Often, the largest obstacle to the rational model is a lack of information. It is impossible(so far) to know what utility people place on goods and services and hence impossible to estimate a market demand. Adam Smith’s hypothesised “Invisible Hand” takes time to “find” the right market price. It also captures only a snapshot of society. But what if the data was available? Would an economy reach — theoretically — the maximum possible economic efficiency?

AI such as ChatGPT3 and DALL-E have sent waves through society as they demonstrate immense(though arguably still rudimentary) capabilities. In the future, will we see an AI capable of manipulating and controlling the economy as Marx envisioned the social planned would one day? It isn’t entirely possible to rule it out.

China poses an interesting case study in this regard. It collects almost unprecedented data on citizens. Communications, movements, purchases, interactions are all tracked. With the largest(for now) population in the world, this is an incredible amount of data. The kind that complex AI leverage effectively. Can China leverage it’s data on interactions, preferences and spending to build an AI that maximises efficiency?

The experiment is hardly plausible in the US or Europe where such an intrusive AI will face significant opposition nor India, which has years — if not decades — of catching up to do to get where China is and is significantly more democratic and yet again, will face significant resistance to experiments.

If such an intrusive AI could bring immense economic gain, aren’t China and Chinese people best placed to accept this society?
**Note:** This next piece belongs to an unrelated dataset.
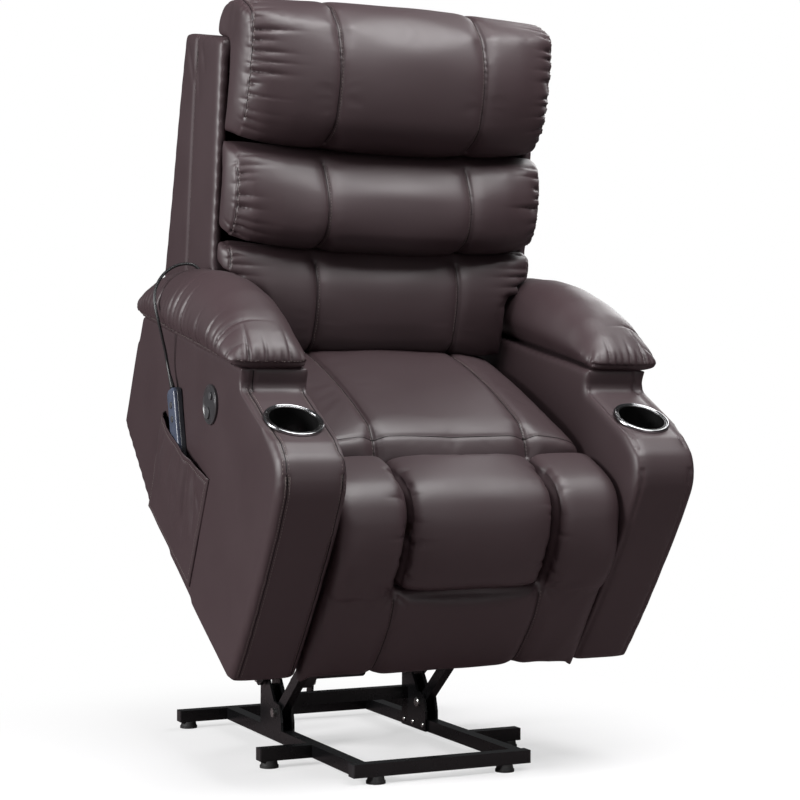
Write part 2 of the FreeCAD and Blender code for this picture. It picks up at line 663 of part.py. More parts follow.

Even today, opposition to the CCP remains low as people continue to embrace economic growth. The trade-off is clearly acceptable to a majority of the Chinese people. Besides, China has had the same party since 1949 but never the same policies. It is deceptively flexible. It embraced capitalism but tinged it with Chinese characteristics. It is a market economy but not a capitalist economy. And it continues to evolve. What Americans view to be an alarming rise is easily comparable to the “fairytale” creation of the middle class in the 60s in America. China is living it’s own fairytale and it shows no sign of stopping.
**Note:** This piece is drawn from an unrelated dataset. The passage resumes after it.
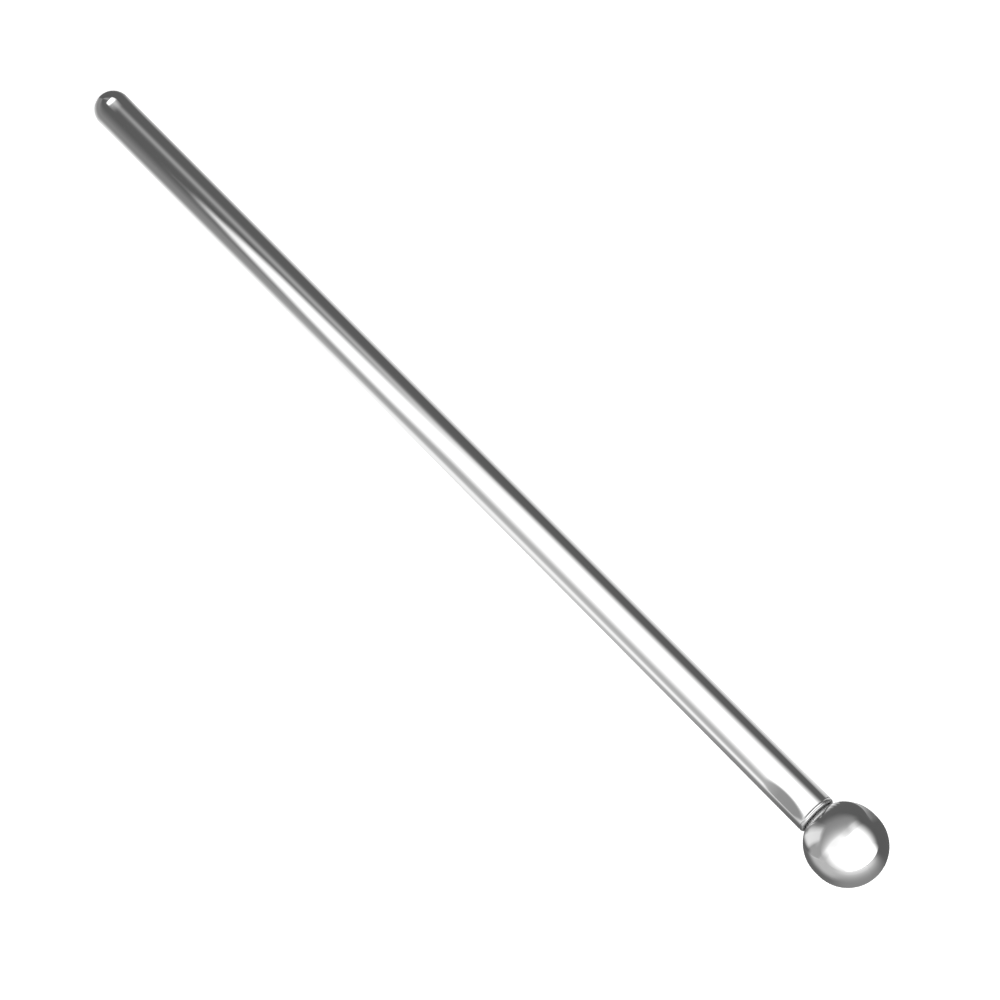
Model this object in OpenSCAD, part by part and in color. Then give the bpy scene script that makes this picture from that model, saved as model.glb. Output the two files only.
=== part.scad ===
// Ball-ended stirring rod: a slightly tapered, mirror-polished metal shank with a domed tip,
// and a slightly long metal ball seated on the other end.
// The shank's axis lies along X, with the ball towards +X.
// The origin is on the axis, halfway along the overall length. All sizes are in millimetres.

/* [Shank] */
// Length of the shank from its domed tip to the flat end face under the ball
shank_length = 185; // [60:0.1:300]
// Diameter of the shank where the domed tip begins
tip_d = 6.8; // [5.6:0.1:11]
// Diameter of the shank at the end that carries the ball
seat_end_d = 7.8; // [5.6:0.1:12]
// Radius of the rounded edge around the shank's end face
edge_r = 0.5; // [0.2:0.05:0.6]

/* [Turned line] */
// Width of the fine line turned round the shank beside the rounded edge
line_w = 0.3; // [0.1:0.05:0.8]
// Depth of the turned line
line_depth = 0.08; // [0.02:0.01:0.2]
// Plain band left between the rounded edge and the turned line
line_gap = 0.15; // [0.05:0.05:2]

/* [Ball] */
// Diameter of the ball across the rod
ball_d = 14.7; // [12:0.1:24]
// How much longer the ball is along the rod than across it, before its flat is ground
ball_stretch = 0.9; // [0.2:0.1:2]
// Width of the flat ring ground on the ball around its hole, where the shank's end face bears
seat_land = 1.5; // [0.3:0.05:1.8]

/* [Spigot] */
// Diameter of the spigot on the shank that holds the ball
spigot_d = 3; // [1.5:0.1:3.6]
// Length of the spigot beyond the shank's end face
spigot_length = 6; // [2:0.1:8]
// Radial gap between the spigot and the hole in the ball, filled by the joining metal
spigot_clearance = 0.02; // [0.01:0.01:0.1]
// Space left between the spigot's end and the bottom of the hole
hole_relief = 0.5; // [0.1:0.1:1.5]
// Chamfer on the spigot's free end
spigot_chamfer = 0.3; // [0.1:0.05:0.5]

/* [Quality] */
// Facets of a round in the preview
facets = 96; // [48:8:192]

/* [Hidden] */
$fn = facets;

tip_r = tip_d / 2;
seat_end_r = seat_end_d / 2;
ball_r = ball_d / 2;
spigot_r = spigot_d / 2;
hole_r = spigot_r + spigot_clearance;
hole_depth = spigot_length + hole_relief;
seat_r = hole_r + seat_land;
// The ball is two half rounds with a short straight band between them
ball_half_length = ball_r + ball_stretch / 2;
// The flat ring is as deep as its own radius needs on the ball's round end
seat_depth = ball_r - sqrt(pow(ball_r, 2) - pow(seat_r, 2));
overall_length = shank_length + 2 * ball_half_length - seat_depth;
tip_x = -overall_length / 2;
// The taper runs from the dome's widest circle to the start of the rounded edge
taper_end = shank_length - edge_r;
taper_slope = (seat_end_r - tip_r) / (taper_end - tip_r);
line_end = taper_end - line_gap;
line_middle = line_end - line_w / 2;
line_start = line_end - line_w;

// Radius of the tapered shank at a distance from the tip
function shank_radius(along) = tip_r + (along - tip_r) * taper_slope;

// Half outlines are drawn with the radius across and the distance along the axis upwards
module dome_half() {
    intersection() {
        translate([0, tip_r]) circle(r = tip_r);
        square(tip_r);
    }
}

module taper_half() {
    polygon([
        [0, tip_r],
        [tip_r, tip_r],
        [shank_radius(line_start), line_start],
        [shank_radius(line_middle) - line_depth, line_middle],
        [shank_radius(line_end), line_end],
        [seat_end_r, taper_end],
        [0, taper_end]
    ]);
}

module rounded_end_half() {
    intersection() {
        translate([seat_end_r - edge_r, taper_end]) circle(r = edge_r);
        translate([seat_end_r - edge_r, taper_end]) square(edge_r);
    }
    translate([0, taper_end]) square([seat_end_r - edge_r, edge_r]);
}

module spigot_half() {
    spigot_end = shank_length + spigot_length;
    polygon([
        [0, shank_length],
        [spigot_r, shank_length],
        [spigot_r, spigot_end - spigot_chamfer],
        [spigot_r - spigot_chamfer, spigot_end],
        [0, spigot_end]
    ]);
}

// Turns a half outline about the rod's axis and lays it along X from the tip
module turn_along_x() {
    translate([tip_x, 0, 0]) rotate([0, 90, 0]) rotate_extrude() children();
}

module shank() {
    color("gainsboro")
        turn_along_x() {
            dome_half();
            taper_half();
            rounded_end_half();
            spigot_half();
        }
}

module ball_half() {
    for (side = [-1, 1])
        intersection() {
            translate([0, side * ball_stretch / 2]) circle(r = ball_r);
            translate([0, side > 0 ? ball_stretch / 2 : -ball_half_length]) square(ball_r);
        }
    translate([0, -ball_stretch / 2]) square([ball_r, ball_stretch]);
}

module ball() {
    seat_x = tip_x + shank_length;
    cut_size = 2 * ball_half_length;
    color("silver")
        difference() {
            translate([seat_x - seat_depth + ball_half_length, 0, 0])
                rotate([0, 90, 0]) rotate_extrude() ball_half();
            translate([seat_x - cut_size, -cut_size / 2, -cut_size / 2]) cube(cut_size);
            translate([seat_x - seat_depth, 0, 0])
                rotate([0, 90, 0]) cylinder(r = hole_r, h = hole_depth + seat_depth);
        }
}

shank();
ball();
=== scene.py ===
"""A ball-ended stirring rod of mirror-polished metal, lying on a pale floor in soft studio light."""
import math

import bmesh
import bpy
from mathutils import Matrix, Vector


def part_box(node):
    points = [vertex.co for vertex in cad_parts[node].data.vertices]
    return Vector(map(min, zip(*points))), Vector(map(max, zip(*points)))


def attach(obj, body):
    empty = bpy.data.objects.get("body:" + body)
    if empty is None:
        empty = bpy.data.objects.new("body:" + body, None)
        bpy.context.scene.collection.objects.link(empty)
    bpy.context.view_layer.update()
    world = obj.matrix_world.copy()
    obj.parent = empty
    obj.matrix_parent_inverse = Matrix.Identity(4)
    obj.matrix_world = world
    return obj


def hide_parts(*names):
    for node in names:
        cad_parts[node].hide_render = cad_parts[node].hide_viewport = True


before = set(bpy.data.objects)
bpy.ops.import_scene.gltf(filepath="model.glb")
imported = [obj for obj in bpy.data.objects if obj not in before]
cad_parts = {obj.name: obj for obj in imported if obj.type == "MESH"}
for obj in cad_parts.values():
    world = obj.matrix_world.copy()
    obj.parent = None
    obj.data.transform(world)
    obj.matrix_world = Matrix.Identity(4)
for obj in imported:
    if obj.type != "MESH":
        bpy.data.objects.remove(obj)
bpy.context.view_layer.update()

MM = 0.001

# ---- the rod's sizes ----
# How far inside the CAD's box the turned surfaces stay
INSET = 0.005 * MM
shank_low, shank_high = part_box("shank")
ball_low, ball_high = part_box("ball")
TIP_X = shank_low.x
SEAT_X = ball_low.x
SPIGOT_END_X = shank_high.x
BALL_R = (ball_high.z - ball_low.z) / 2 - INSET
BALL_STRETCH = 0.9 * MM
BALL_HALF_LENGTH = BALL_R + BALL_STRETCH / 2
BALL_X = ball_high.x - BALL_HALF_LENGTH
SEAT_END_R = (shank_high.z - shank_low.z) / 2 - INSET
TIP_R = 3.4 * MM
EDGE_R = 0.5 * MM
LINE_W = 0.3 * MM
LINE_DEPTH = 0.08 * MM
LINE_GAP = 0.15 * MM
# The turned line's section, as shares of its width and depth
LINE_SECTION = ((0.25, 0.6), (0.5, 1.0), (0.75, 0.6), (1.0, 0.0))
SPIGOT_R = 1.5 * MM
HOLE_R = 1.52 * MM
HOLE_RELIEF = 0.5 * MM
SPIGOT_CHAMFER = 0.3 * MM
TURN_STEPS = 256
DOME_STEPS = 40
TAPER_STEPS = 36
EDGE_STEPS = 16
FAR_ROUND_STEPS = 70
SEAT_ROUND_STEPS = 60
ON_AXIS = 1e-9
SHARP_ANGLE = math.radians(32)


def arc(centre_x, centre_r, radius, start, end, steps):
    """Points (x, r) of an arc in the half plane, with angles in degrees from the +X direction."""
    angles = [math.radians(start + (end - start) * i / steps) for i in range(steps + 1)]
    return [(centre_x + radius * math.cos(a), centre_r + radius * math.sin(a)) for a in angles]


def turned(name, outline):
    """A closed mesh made by turning an outline of (x, r) points about the X axis."""
    mesh = bmesh.new()
    rings = []
    for x, r in outline:
        if r < ON_AXIS:
            rings.append([mesh.verts.new((x, 0, 0))])
            continue
        turns = [2 * math.pi * i / TURN_STEPS for i in range(TURN_STEPS)]
        rings.append([mesh.verts.new((x, r * math.cos(a), r * math.sin(a))) for a in turns])
    for one, two in zip(rings, rings[1:]):
        for i in range(TURN_STEPS):
            j = (i + 1) % TURN_STEPS
            corners = [one[i % len(one)], one[j % len(one)], two[j % len(two)], two[i % len(two)]]
            mesh.faces.new(list(dict.fromkeys(corners)))
    bmesh.ops.recalc_face_normals(mesh, faces=mesh.faces)
    for face in mesh.faces:
        face.smooth = True
    data = bpy.data.meshes.new(name)
    mesh.to_mesh(data)
    mesh.free()
    data.set_sharp_from_angle(angle=SHARP_ANGLE)
    piece = bpy.data.objects.new(name, data)
    bpy.context.scene.collection.objects.link(piece)
    return piece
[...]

In theory, China could then become the most efficient economy. But will that really turn into into the most efficient society? Unlikely. Economics barely scratch the surface of social efficiency. Inequality persists — even grows — with economic growth. Can this AI also be entrusted to sacrifice efficiency gains in favour of distributional ones? Perhaps.

Ultimately, this experiment will likely only work in a society where citizens are essentially willing to be tracked all the time. China may be the only society with the political, social and technical ability to try.

The consequences are impossible to foresee but unlikely to be too far away.